I see your square root and raise you a sine function:

ceil(sin(min(( self.X *90)-1,181))) = 1

• @Socks I don't think anyone is going to beat a sin() one. One more anyway, though! We've not had any where the result has to be 2 yet.

ceil((self.X*5)/10+1) = 2

• Wow, I'm overwhelmed.
Thanks guys!!

• OMG I just noticed that what I actually needed was
0 OR 1
not
1 OR 2
Ultimate FAIL on my behalf.

• That makes it much easier. If X can only be positive numbers, just say x > 1.

If X can be negative, it gets a little more complicated but it still very much doable.

• edited August 2016

@Armelline said:
That makes it much easier. If X can only be positive numbers, just say x > 1.
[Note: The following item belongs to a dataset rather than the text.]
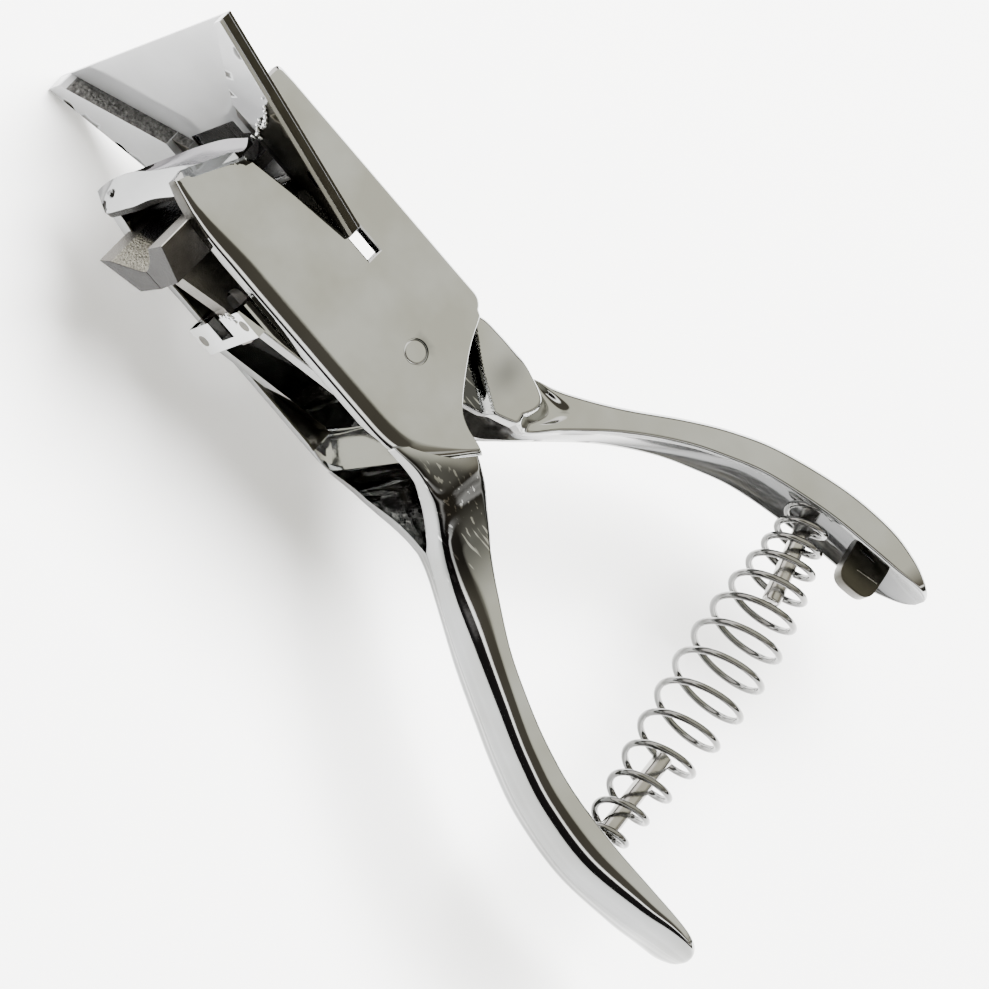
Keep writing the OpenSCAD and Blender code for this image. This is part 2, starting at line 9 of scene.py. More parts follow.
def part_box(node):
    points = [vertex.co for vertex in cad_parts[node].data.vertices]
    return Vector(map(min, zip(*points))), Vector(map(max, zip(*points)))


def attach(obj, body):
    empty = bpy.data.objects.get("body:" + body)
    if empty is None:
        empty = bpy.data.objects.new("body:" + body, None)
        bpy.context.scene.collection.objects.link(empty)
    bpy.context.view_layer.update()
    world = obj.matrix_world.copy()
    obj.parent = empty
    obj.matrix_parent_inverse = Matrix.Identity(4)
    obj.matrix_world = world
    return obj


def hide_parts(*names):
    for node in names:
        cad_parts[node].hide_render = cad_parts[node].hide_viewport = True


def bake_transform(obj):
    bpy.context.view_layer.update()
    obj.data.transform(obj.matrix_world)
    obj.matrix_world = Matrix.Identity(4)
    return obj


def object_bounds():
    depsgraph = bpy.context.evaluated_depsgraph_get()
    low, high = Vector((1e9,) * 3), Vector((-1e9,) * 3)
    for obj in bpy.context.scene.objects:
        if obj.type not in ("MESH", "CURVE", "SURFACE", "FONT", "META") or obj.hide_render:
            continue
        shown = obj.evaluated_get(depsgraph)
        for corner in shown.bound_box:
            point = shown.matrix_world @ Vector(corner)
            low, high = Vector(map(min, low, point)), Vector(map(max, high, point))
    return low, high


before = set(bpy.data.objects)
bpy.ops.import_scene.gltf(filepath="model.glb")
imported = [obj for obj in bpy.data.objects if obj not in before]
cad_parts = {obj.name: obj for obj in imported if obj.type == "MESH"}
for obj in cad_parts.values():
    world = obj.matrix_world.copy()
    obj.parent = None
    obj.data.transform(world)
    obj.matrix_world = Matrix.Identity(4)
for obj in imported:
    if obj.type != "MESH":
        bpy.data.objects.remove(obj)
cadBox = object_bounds()
print("frame loaded")

# Shapes are worked out in millimetres around the middle plane of the head (z = 0 there)
# and go into the frame's metres with this offset.
middle = 13.3
mm = 0.001


def addObject(name, data):
    made = bpy.data.objects.new(name, data)
    bpy.context.scene.collection.objects.link(made)
    return made


# The camera: a long lens, turned as the photograph was taken

view = Values(
    right=(0.639, 0.634, 0.435),  # direction that runs to the right in the picture
    up=(-0.747, 0.646, 0.156),
    aim=(25.67, -5.90, 26.6),  # point in the middle of the picture, in mm
    pixelsPerMm=6.2,
    pictureWidth=989,
    distance=7000.0,
    sensor=36.0,
    clip=(0.05, 40.0),  # in metres
)


def addCamera():
    right = Vector(view.right).normalized()
    up = Vector(view.up)
    up = (up - up.dot(right) * right).normalized()
    back = right.cross(up)
    camera = bpy.data.cameras.new("camera")
    camera.sensor_width = view.sensor
    camera.lens = view.sensor * view.distance * view.pixelsPerMm / view.pictureWidth
    camera.clip_start, camera.clip_end = view.clip
    cameraObject = addObject("camera", camera)
    turn = Matrix((right, up, back)).transposed().to_4x4()
    place = (Vector(view.aim) + view.distance * back) * mm
    cameraObject.matrix_world = Matrix.Translation(place) @ turn
    bpy.context.scene.camera = cameraObject


addCamera()
print("camera set")


# Curves and meshes


def smoothCurve(points, steps=16):
    # Catmull-Rom curve through all rows, with the same number of steps on each stretch.
    p = np.asarray(points, float)
    ends = np.vstack([2 * p[0] - p[1], p, 2 * p[-1] - p[-2]])
    t = np.linspace(0, 1, steps, endpoint=False)[None, :, None]
    a, b, c, d = (ends[i:len(ends) - 3 + i, None, :] for i in range(4))
    curve = 0.5 * (2 * b + (c - a) * t + (2 * a - 5 * b + 4 * c - d) * t ** 2
                   + (3 * b - a - 3 * c + d) * t ** 3)
    return np.vstack([curve.reshape(-1, p.shape[1]), p[-1:]])


def evenly(points, spacing, columns=3):
    # The same line with its points at equal distances, measured on the first columns.
    p = np.asarray(points, float)
    steps = np.linalg.norm(np.diff(p[:, :columns], axis=0), axis=1)
    run = np.concatenate([[0], np.cumsum(steps)])
    count = max(2, int(round(run[-1] / spacing)) + 1)
    at = np.linspace(0, run[-1], count)
    return np.stack([np.interp(at, run, p[:, k]) for k in range(p.shape[1])], axis=1)


def curveOf(points, spacing=0.8):
    return evenly(smoothCurve(points), spacing)


def roundCorner(before, corner, after, radius, steps=7):
    # Quadratic curve that cuts a corner, from radius before it to radius after it.
    b, c, a = (np.asarray(v, float) for v in (before, corner, after))
    start = c + (b - c) / np.linalg.norm(b - c) * radius
    end = c + (a - c) / np.linalg.norm(a - c) * radius
    t = np.linspace(0, 1, steps)[:, None]
    return (1 - t) ** 2 * start + 2 * t * (1 - t) * c + t ** 2 * end


def roundedPolygon(points, radius, spacing=1.2):
    # Closed polygon whose corners are all cut by roundCorner, with evenly spaced sides.
    p = np.asarray(points, float)
    radii = np.broadcast_to(radius, len(p))
    parts = [roundCorner(p[i - 1], p[i], p[(i + 1) % len(p)], radii[i]) for i in range(len(p))]
    sides = []
    for i, part in enumerate(parts):
        sides.append(part)
        sides.append(evenly([part[-1], parts[(i + 1) % len(parts)][0]], spacing)[1:-1])
    return np.vstack(sides)


def easeIn(x, low, high):
    # Smooth step: 0 below low, 1 above high, 3 t^2 - 2 t^3 between.
    t = np.clip((x - low) / (high - low), 0, 1)
    return t * t * (3 - 2 * t)


def bump(x, low, high):
    # Smooth hill: 0 outside low and high, 1 in the middle, sin^2 between.
    return np.sin(np.pi * np.clip((x - low) / (high - low), 0, 1)) ** 2


def readVectors(items, name):
    # A vector property of all faces or points of a mesh, as rows.
    values = np.empty(len(items) * 3)
    items.foreach_get(name, values)
    return values.reshape(-1, 3)


def spotsOf(items, place):
    # Where faces or points lie, x, y and z in mm round the middle plane, and their normals.
    at = readVectors(items, place) / mm - (0, 0, middle)
    normals = readVectors(items, "normal")
    return Values(**dict(zip(("x", "y", "z", "nx", "ny", "nz"), (*at.T, *normals.T))))


def makePiece(name, shape, body, material, replaced=(), sharp=34,
              inner=(), paintedShade=None):
    # One mesh object from mm points around the middle plane, smooth but for sharp edges.
    # inner holds further materials, each with the test for the faces that have it. The last
    # argument says how far painted shade darkens the plating at the points, 0 to 1. Both take
    # what spotsOf returns. Without a body the caller says what the piece follows.
    points, faces = shape
    mesh = bpy.data.meshes.new(name)
    points = np.asarray(points, float)
    mesh.from_pydata(((points + (0, 0, middle)) * mm).tolist(), [], [list(f) for f in faces])
    mesh.validate()
    mesh.shade_smooth()
    mesh.set_sharp_from_angle(angle=math.radians(sharp))
    mesh.materials.append(material)
    chosen = np.zeros(len(mesh.polygons), np.int32)
    for k, (other, test) in enumerate(inner, 1):
        mesh.materials.append(other)
        chosen[test(spotsOf(mesh.polygons, "center"))] = k
    mesh.polygons.foreach_set("material_index", chosen)
    if paintedShade:
        values = np.clip(paintedShade(spotsOf(mesh.vertices, "co")), 0, 1)
        mesh.attributes.new("paintedShade", "FLOAT", "POINT").data.foreach_set(
            "value", values.astype(np.float32))
    piece = addObject(name, mesh)
    if body:
        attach(piece, body)
    if replaced:
        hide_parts(*replaced)
    return piece


def gridFaces(rows, columns, closedRows=False, closedColumns=False, start=0):
    # Quads of a rows by columns grid of points, either way closed on itself.
    r = np.arange(rows if closedRows else rows - 1)[:, None]
    c = np.arange(columns if closedColumns else columns - 1)[None, :]
    r2, c2 = (r + 1) % rows, (c + 1) % columns
    quads = np.stack(np.broadcast_arrays(r * columns + c, r * columns + c2,
                                         r2 * columns + c2, r2 * columns + c), axis=-1)
    return (quads.reshape(-1, 4) + start).tolist()


def flipped(faces):
    return [f[::-1] for f in faces]


def loft(rings):
    # Solid whose surface runs through closed rings of points, with a flat face on both ends.
    rows, columns = rings.shape[:2]
    faces = gridFaces(rows, columns, closedColumns=True)
    faces.append(list(range(columns))[::-1])
    faces.append(list(range((rows - 1) * columns, rows * columns)))
    return outward(rings.reshape(-1, 3), faces)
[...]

Then 3 (and 7,928 and 4.32 . . etc) would pass the condition ? But 0 and 1 would fail ? Maybe I misunderstand what you are saying, but either way this is highly controversial maths • edited August 2016

if abs((X*2)-1) =1

Only 0 and 1 will pass this condition.

Or (as Armelline says) if you are only using positive integers then you can simply check for x < 2.

• @Socks said:

@Armelline said:
That makes it much easier. If X can only be positive numbers, just say x > 1.

Then 3 (and 7,928 and 4.32 . . etc) would pass the condition ? But 0 and 1 would fail ? Maybe I misunderstand what you are saying, but either way this is highly controversial maths oop, I mean < 2. No idea why I said > 1 I must have transposed his question to NOT 0 or 1...